Key Principles for Small Business Technology – Ignoring the Fluff

Fluff is evil. Fluff is obscure. Fluff is out to get your small business. Let's face it, as a small business owner you are often ignored and under served by the members of the technological community. Sometimes it seems like the sole purpose of some software packages and technology consultants is to rob you of time and force you to question your sanity.

Applying these six simple business principles to your small business technology initiatives will help you battle techno fluff and ultimately increase your revenue and productivity.

Principle 1: Identify and Perceive Fluff. It is quite simple - any technology solution that does not fit within principles 2 through 6 needs to be carefully scrutinized and, if applicable, identified as fluff and treated appropriately.

Principle 2: Solutions Must Be Stable. Any and every piece of technology that you implement within your business needs to be stable. This means that it works with a minimal amount of support, and/or that support is both excellent and easily available. This means that the solution does not negatively impact your business. What does an hour outage for an application cost your small business? How about a missed email to your sales staff?

Principle 3: Make It Easy. Easy access to company information and applications empowers employees to focus on your business. This means you only implement software tools that are simple to use and fulfill their purpose without adding unnecessary complexity to the lives of your employees. If the solution can be explained in a minute and the benefit is easily apparent, it is likely not fluff.

Principle 4: Support. One reality about all technology - it is eventually going to break and require support. For any new (or existing, for that matter) technology that your company is looking at, it needs to have good support. Technical staff and vendors need to be available during business hours and able to fix problems in a timely manner. Also, don't buy from companies that can't provide referrals for quality support. This also means that onsite technicians need to charge reasonable rates, have a good demeanor and be punctual. For those employing IT staff, it means leadership, technological support of business goals and happy end users. Remember that support is not consulting. The person providing support may not be the right person to offer business technology advice.

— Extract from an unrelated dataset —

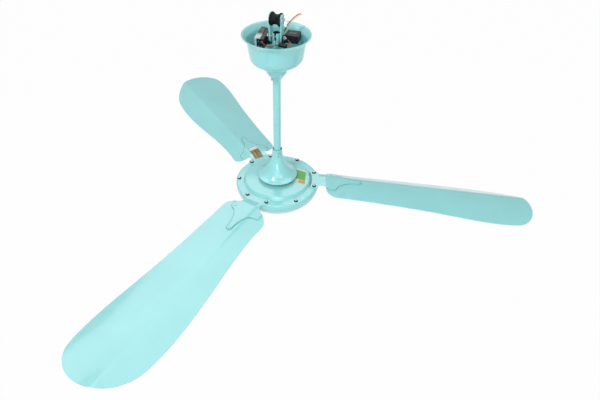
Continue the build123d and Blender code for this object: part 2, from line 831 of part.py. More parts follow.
# Motor shaft, stepped for the bearings and hollow down to the wire exit
with BuildPart() as motor_shaft:
    core_bottom = lower_bearing_bottom + lower_bearing_width
    with BuildSketch(Plane.XZ):
        with BuildLine():
            Polyline(
                (0, flange_z + shaft_bottom),
                (shaft_lower_r, flange_z + shaft_bottom),
                (shaft_lower_r, flange_z + core_bottom),
                (shaft_core_r, flange_z + core_bottom),
                (shaft_core_r, flange_z + upper_bearing_bottom),
                (shaft_r, flange_z + upper_bearing_bottom),
                (shaft_r, shaft_tip),
                (shaft_bore_r, shaft_tip),
                (shaft_bore_r, flange_z + shaft_bore_bottom),
                (0, flange_z + shaft_bore_bottom),
                close=True,
            )
        make_face()
    revolve(axis=Axis.Z)
    with BuildSketch(Plane(origin=(0, 0, flange_z + motor_lead_exit), z_dir=-slot_way)):
        Circle(motor_lead_r + winding_gap)
    extrude(amount=2 * shaft_core_r, mode=Mode.SUBTRACT)
motor_shaft.part.label = "motor_shaft"
export_step(motor_shaft.part, "parts/motor_shaft.step")


# Ball bearings: inner race on the shaft, outer race in its cover, balls between
bearings = (
    ("upper", shaft_r, upper_bearing_r, upper_bearing_bottom, upper_bearing_width),
    ("lower", shaft_lower_r, lower_bearing_r, lower_bearing_bottom, lower_bearing_width),
)
for name, seat_r, outer_r, bottom, width in bearings:
    bore_r = seat_r + fit_gap
    section = outer_r - bore_r
    middle_r = (outer_r + bore_r) / 2
    ball_r = section * ball_share
    middle_z = flange_z + bottom + width / 2
    for race, low_r, high_r in (
        ("inner", bore_r, bore_r + section * race_share),
        ("outer", outer_r - section * race_share, outer_r),
    ):
        with BuildPart() as bearing_race:
            with BuildSketch(Plane.XZ):
                with Locations(((low_r + high_r) / 2, middle_z)):
                    Rectangle(high_r - low_r, width)
                with Locations((middle_r, middle_z)):
                    Circle(ball_r + ball_gap, mode=Mode.SUBTRACT)
            revolve(axis=Axis.Z)
        bearing_race.part.label = f"{name}_bearing_{race}"
        export_step(bearing_race.part, f"parts/{name}_bearing_{race}.step")
    with BuildPart() as bearing_balls:
        with PolarLocations(middle_r, ball_count):
            with Locations((0, 0, middle_z)):
                Sphere(ball_r)
    bearing_balls.part.label = f"{name}_bearing_balls"
    export_step(bearing_balls.part, f"parts/{name}_bearing_balls.step")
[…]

Principle 5: Knowledge. It is often the case that one or two hours of training can save a person or company time, improve interaction with customers, increase security and ultimately increase revenue. With new technology projects, be sure that training for end users is close to launch day. Identify the person in your company that will become the expert on new software. The success of any software implementation can be judged on how well end users are trained and how smooth launch day goes. If training resources for a solution you are evaluating are limited, move forward cautiously.

Principle 6: Integration. Integration that works succeeds immediately. Integration is all about increasing productivity and making things easier to do. Sometimes this is amazingly simple and inexpensive, and other times it is extremely complicated and requires expensive consulting and software development. The result always needs to be the same - a tangible improvement in the way that work is done. Before pursuing any integration project, do a quick cost vs. benefit analysis. The solution that costs $10K from one vendor might only cost $2K from another. Always get multiple bids on integration projects and if you have any doubts get a third or fourth opinion. Lastly, always, always, always verify integration claims that software vendors make. Often software "can" integrate, but that does not mean that it will do so easily. Request a demo of any major integration features you are looking for - make the vendor prove that it works.